8. It was argued on behalf of the appellant that the sentence of imprisonment for nine years imposed by the Court of Criminal Appeal was so harsh that it was apparent that their Honours had failed to make adequate allowance in the appellant's favour for the implications of the history of this case in the context of variations which had occurred in applicable statutory provisions. The appellant is, it was said, "entitled to feel a strong sense of grievance and injustice". He has, for two years, "lived in a state of uncertainty as to the maximum sentence to be applied to his offence". The length of the sentence which the Court of Criminal Appeal imposed disclosed, it was claimed, a failure by their Honours to give "the appropriate weight" to "the 'possible' dissonance between the sentence in this case and the (current) maximum of five years". The importance of that dissonance, as a source of grievance and injustice, is, it was submitted, underlined by a subsequent case of Reg. v. Boucher ((7) Unreported, 11 February 1993.) in the Supreme Court of Victoria in which O'Bryan J, in sentencing a person convicted of incitement to murder to the then current maximum term of five years, expressly
commented that the circumstances of the case before him revealed "a far more serious example of the offence charged than was revealed" in the case of the present appellant.

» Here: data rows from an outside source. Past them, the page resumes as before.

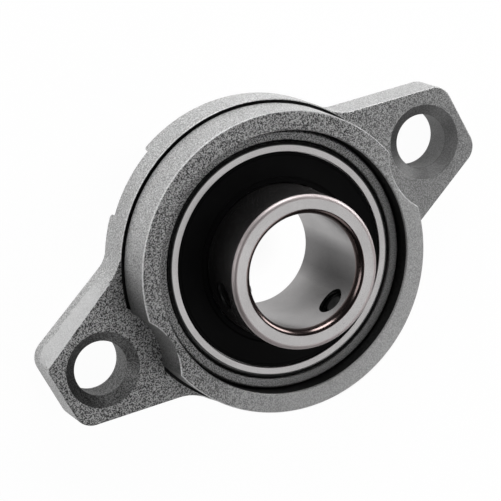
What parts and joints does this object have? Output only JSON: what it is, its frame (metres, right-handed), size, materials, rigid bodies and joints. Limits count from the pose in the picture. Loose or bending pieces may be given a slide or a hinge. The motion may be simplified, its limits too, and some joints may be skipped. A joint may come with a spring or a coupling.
{
  "type": "two-bolt flange bearing unit",
  "caption": "Two-bolt oval flange with a round boss, holding a self-aligning sealed ball bearing whose long inner ring clamps a shaft with set screws.",
  "frame": {"origin": "centre of the shaft bore on the housing's back face", "axes": "+Z along the shaft bore, from the mounting face towards the nose; +X towards one bolt hole; +Y across the flange"},
  "size_m": [0.0878, 0.055, 0.0239],
  "materials": {
    "cast_zinc": "die-cast zinc, granular blasted front, smoother side walls",
    "carrier_zinc": "darker die-cast zinc, matt",
    "bearing_steel": "fine ground, satin, with polished corners",
    "ball_steel": "polished",
    "sheet_steel": "pressed sheet, satin",
    "seal_rubber": "moulded, satin",
    "black_steel": "black oxide"
  },
  "bodies": {
    "housing": {"housing": "cast_zinc"},
    "insert": {"carrier_ring": "carrier_zinc", "outer_ring": "bearing_steel", "front_seal": "seal_rubber", "front_seal_core": "sheet_steel", "back_seal": "seal_rubber", "back_seal_core": "sheet_steel"},
    "inner_ring": {"inner_ring": "bearing_steel"},
    "cage": {"cage_front_half": "sheet_steel", "cage_back_half": "sheet_steel", "cage_rivet_1": "sheet_steel", "cage_rivet_2": "sheet_steel", "cage_rivet_3": "sheet_steel", "cage_rivet_4": "sheet_steel", "cage_rivet_5": "sheet_steel", "cage_rivet_6": "sheet_steel", "cage_rivet_7": "sheet_steel", "cage_rivet_8": "sheet_steel", "cage_rivet_9": "sheet_steel"},
    "ball_1": {"ball_1": "ball_steel"},
    "ball_2": {"ball_2": "ball_steel"},
    "ball_3": {"ball_3": "ball_steel"},
    "ball_4": {"ball_4": "ball_steel"},
    "ball_5": {"ball_5": "ball_steel"},
    "ball_6": {"ball_6": "ball_steel"},
    "ball_7": {"ball_7": "ball_steel"},
    "ball_8": {"ball_8": "ball_steel"},
    "ball_9": {"ball_9": "ball_steel"},
    "set_screw_1": {"set_screw_1": "black_steel"},
    "set_screw_2": {"set_screw_2": "black_steel"}
  },
  "joints": [
    {"name": "insert_tilt", "type": "hinge", "parent": "housing", "child": "insert", "pos_m": [0, 0, 0.00743], "axis": [1, 0, 0], "range_deg": [-2, 2]},
    {"name": "inner_ring_spin", "type": "hinge", "parent": "insert", "child": "inner_ring", "pos_m": [0, 0, 0.00743], "axis": [0, 0, 1], "continuous": true},
    {"name": "cage_spin", "type": "hinge", "parent": "insert", "child": "cage", "pos_m": [0, 0, 0.00743], "axis": [0, 0, 1], "continuous": true},
    {"name": "ball_1_spin", "type": "hinge", "parent": "cage", "child": "ball_1", "pos_m": [0.01527, 0.00269, 0.00743], "axis": [0, 0, 1], "continuous": true},
    {"name": "ball_2_spin", "type": "hinge", "parent": "cage", "child": "ball_2", "pos_m": [0.00996, 0.01187, 0.00743], "axis": [0, 0, 1], "continuous": true},
    {"name": "ball_3_spin", "type": "hinge", "parent": "cage", "child": "ball_3", "pos_m": [0, 0.0155, 0.00743], "axis": [0, 0, 1], "continuous": true},
    {"name": "ball_4_spin", "type": "hinge", "parent": "cage", "child": "ball_4", "pos_m": [-0.00996, 0.01187, 0.00743], "axis": [0, 0, 1], "continuous": true},
    {"name": "ball_5_spin", "type": "hinge", "parent": "cage", "child": "ball_5", "pos_m": [-0.01527, 0.00269, 0.00743], "axis": [0, 0, 1], "continuous": true},
    {"name": "ball_6_spin", "type": "hinge", "parent": "cage", "child": "ball_6", "pos_m": [-0.01342, -0.00775, 0.00743], "axis": [0, 0, 1], "continuous": true},
    {"name": "ball_7_spin", "type": "hinge", "parent": "cage", "child": "ball_7", "pos_m": [-0.0053, -0.01456, 0.00743], "axis": [0, 0, 1], "continuous": true},
    {"name": "ball_8_spin", "type": "hinge", "parent": "cage", "child": "ball_8", "pos_m": [0.0053, -0.01456, 0.00743], "axis": [0, 0, 1], "continuous": true},
    {"name": "ball_9_spin", "type": "hinge", "parent": "cage", "child": "ball_9", "pos_m": [0.01342, -0.00775, 0.00743], "axis": [0, 0, 1], "continuous": true},
    {"name": "set_screw_1_advance", "type": "slide", "parent": "inner_ring", "child": "set_screw_1", "axis": [0.9744, -0.225, 0], "range_m": [-0.0019, 0.0004]},
    {"name": "set_screw_2_advance", "type": "slide", "parent": "inner_ring", "child": "set_screw_2", "axis": [-0.2924, 0.9563, 0], "range_m": [-0.0002, 0.0021]}
  ],
  "couplings": [
    {"joint": "cage_spin", "follows": "inner_ring_spin", "ratio": 0.39758},
    {"joint": "ball_1_spin", "follows": "inner_ring_spin", "ratio": -2.3385},
    {"joint": "ball_2_spin", "follows": "inner_ring_spin", "ratio": -2.3385},
    {"joint": "ball_3_spin", "follows": "inner_ring_spin", "ratio": -2.3385},
    {"joint": "ball_4_spin", "follows": "inner_ring_spin", "ratio": -2.3385},
    {"joint": "ball_5_spin", "follows": "inner_ring_spin", "ratio": -2.3385},
    {"joint": "ball_6_spin", "follows": "inner_ring_spin", "ratio": -2.3385},
    {"joint": "ball_7_spin", "follows": "inner_ring_spin", "ratio": -2.3385},
    {"joint": "ball_8_spin", "follows": "inner_ring_spin", "ratio": -2.3385},
    {"joint": "ball_9_spin", "follows": "inner_ring_spin", "ratio": -2.3385}
  ]
}
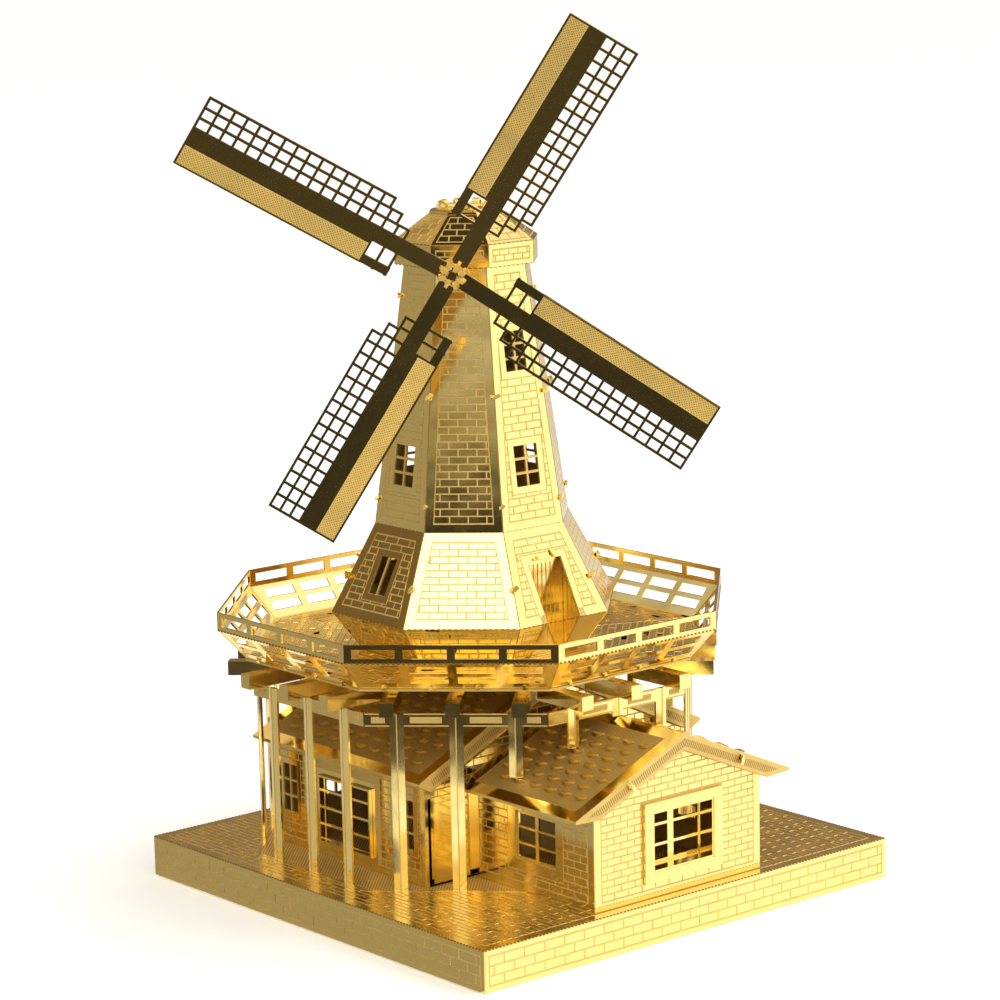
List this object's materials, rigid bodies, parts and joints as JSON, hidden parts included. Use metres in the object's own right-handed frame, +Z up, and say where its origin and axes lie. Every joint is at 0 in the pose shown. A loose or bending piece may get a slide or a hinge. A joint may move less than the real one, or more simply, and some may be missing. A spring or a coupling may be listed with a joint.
{
  "type": "windmill_model",
  "caption": "Folded and etched gold-coloured sheet-metal windmill model with turning sails, gallery, pillars and houses on a square base",
  "frame": {"origin": "centre of the overall outline seen from above, at the level of the base underside", "axes": "Z up, Y along the sides of the base, the long front wing faces -Y, the sails face the corner between -X and -Y"},
  "size_m": [0.084, 0.0794, 0.1245],
  "materials": {
    "etched_brass": "polished, with etched brick, plank and tile patterns, gold plated",
    "plain_brass": "polished, plain, gold plated"
  },
  "bodies": {
    "mill": {"base_tray": "etched_brass", "tower_door": "etched_brass", "cap_band": "etched_brass", "cap_roof": "etched_brass", "cap_top": "etched_brass", "cap_crest": "etched_brass", "deck_plate": "etched_brass", "house_walls_sw": "etched_brass", "house_walls_ne": "etched_brass", "house_door": "etched_brass", "house_bay_sw": "etched_brass", "house_bay_ne": "etched_brass", "house_roof": "etched_brass", "wing_walls": "etched_brass", "wing_front_frame": "etched_brass", "wing_front_lights": "etched_brass", "wing_window_sw": "etched_brass", "wing_window_ne": "etched_brass", "wing_roof": "etched_brass", "shaft_bearing": "plain_brass", "tower_facet_s": "etched_brass", "railing_s": "etched_brass", "joists_s": "etched_brass", "ring_s": "etched_brass", "tower_facet_se": "etched_brass", "railing_se": "etched_brass", "joists_se": "etched_brass", "ring_se": "etched_brass", "tower_facet_e": "etched_brass", "railing_e": "etched_brass", "joists_e": "etched_brass", "ring_e": "etched_brass", "tower_facet_ne": "etched_brass", "railing_ne": "etched_brass", "joists_ne": "etched_brass", "ring_ne": "etched_brass", "tower_facet_n": "etched_brass", "railing_n": "etched_brass", "joists_n": "etched_brass", "ring_n": "etched_brass", "tower_facet_nw": "etched_brass", "railing_nw": "etched_brass", "joists_nw": "etched_brass", "ring_nw": "etched_brass", "tower_facet_w": "etched_brass", "railing_w": "etched_brass", "joists_w": "etched_brass", "ring_w": "etched_brass", "tower_facet_sw": "etched_brass", "railing_sw": "etched_brass", "joists_sw": "etched_brass", "ring_sw": "etched_brass"},
    "sails": {"sail_blade_1": "etched_brass", "sail_blade_2": "etched_brass", "sail_blade_3": "etched_brass", "sail_blade_4": "etched_brass", "sail_hub": "plain_brass", "windshaft": "plain_brass", "shaft_washer": "plain_brass"}
  },
  "joints": [
    {"name": "sail_turn", "type": "hinge", "parent": "mill", "child": "sails", "pos_m": [-0.01039, -0.0091, 0.0894], "axis": [-0.7018, -0.7018, -0.1219], "continuous": true}
  ]
}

9. There is nothing in the above submissions which would warrant the interference by this Court with the sentence imposed by the Court of Criminal Appeal. The difference between the view of the learned sentencing judge and the first Court of Criminal Appeal on the one hand and this Court on the other about the maximum penalty for
incitement to murder could not legitimately give rise to any significant sense of "grievance and injustice" on the part of the appellant in circumstances where the more favourable view for which he contended ultimately prevailed. It is true that the fact that the maximum penalty for that offence had been reduced to five years at the time when the appellant was resentenced meant that there was an obvious possibility of "dissonance" between any sentence imposed upon the appellant and any sentence imposed upon a comparable offender to whose offence the reduced maximum penalty was applicable. As has been seen, however, the members of the Court of Criminal Appeal expressly recognized that such "possible dissonance" was a relevant factor to be taken into account in the appellant's favour. In a context where s.117(4) of the Sentencing Act had manifested a legislative intent that the new maximum sentences introduced by that Act should be inapplicable to persons in the situation of the appellant, the length of sentence imposed by the Court of Criminal Appeal does not of itself suffice to demonstrate that their Honours paid insufficient regard to the significance of that dissonance. The case of Reg. v. Boucher, which occurred after the resentencing of the appellant, admittedly provides a concrete example of such dissonance. The dissonance resulted, however, from the content of the legislation and not from any error in sentencing principle which might otherwise be inferred from the comparative length of the sentences imposed.

10. There is greater force in a more particular submission advanced on behalf of the appellant to the effect that the judgment of the Court of Criminal Appeal discloses that there is a real likelihood that the sentence imposed upon him was affected by an identifiable error of fact. In the course of their judgment, their Honours pointed out that the Sentencing Act had commenced on 22 April 1992, which was between the date of the Court of Criminal Appeal's order of 1991 refusing leave to appeal against sentence and this Court's order granting leave to appeal from that refusal. Their Honours asserted that the "relevant maximum penalties" were "altered" by the Sentencing Act "upon the footing that the analysis by Marks, J and by (the Court of Criminal Appeal) of the relevant provisions was correct and not, as the High Court held, wrong in law". Subsequently, their Honours expanded upon the subject:
"Marks, J and this Court in 1991 were of opinion that the maximum penalty for incitement to murder in 1991 was fixed by paragraph (c) of s.321 I (1), whereas the High Court in October 1992 held that it was in 1991 fixed by paragraph (b) of the sub-section. It is clear that the High Court's view surprised amongst others the Victorian legislature, a matter which may have some relevance to our final orders.
On 22nd April 1992, at a time when the legislature not unreasonably believed - in accordance with this Court's decision of 7th October 1991 - that the penalty for incitement to murder was fixed by paragraph (c), the Sentencing Act 1991 came into operation. By force of s.119(1) of that Act and paragraph 57 of the Second Schedule thereto, the penalty for incitement to offences for which 'the penalty is imprisonment for a term the maximum length of which is not prescribed by law' was lowered to five years: see s.109(1) of the Sentencing Act. It is quite plain that the reason why the sentence was lowered from 15 years to five years is that it was considered, after the decisions of Marks, J and of this Court, that paragraph (b) of s.321 I (1) did not cover incitement to murder but only incitements for very much lesser crimes including many minor former misdemeanours." (emphasis added)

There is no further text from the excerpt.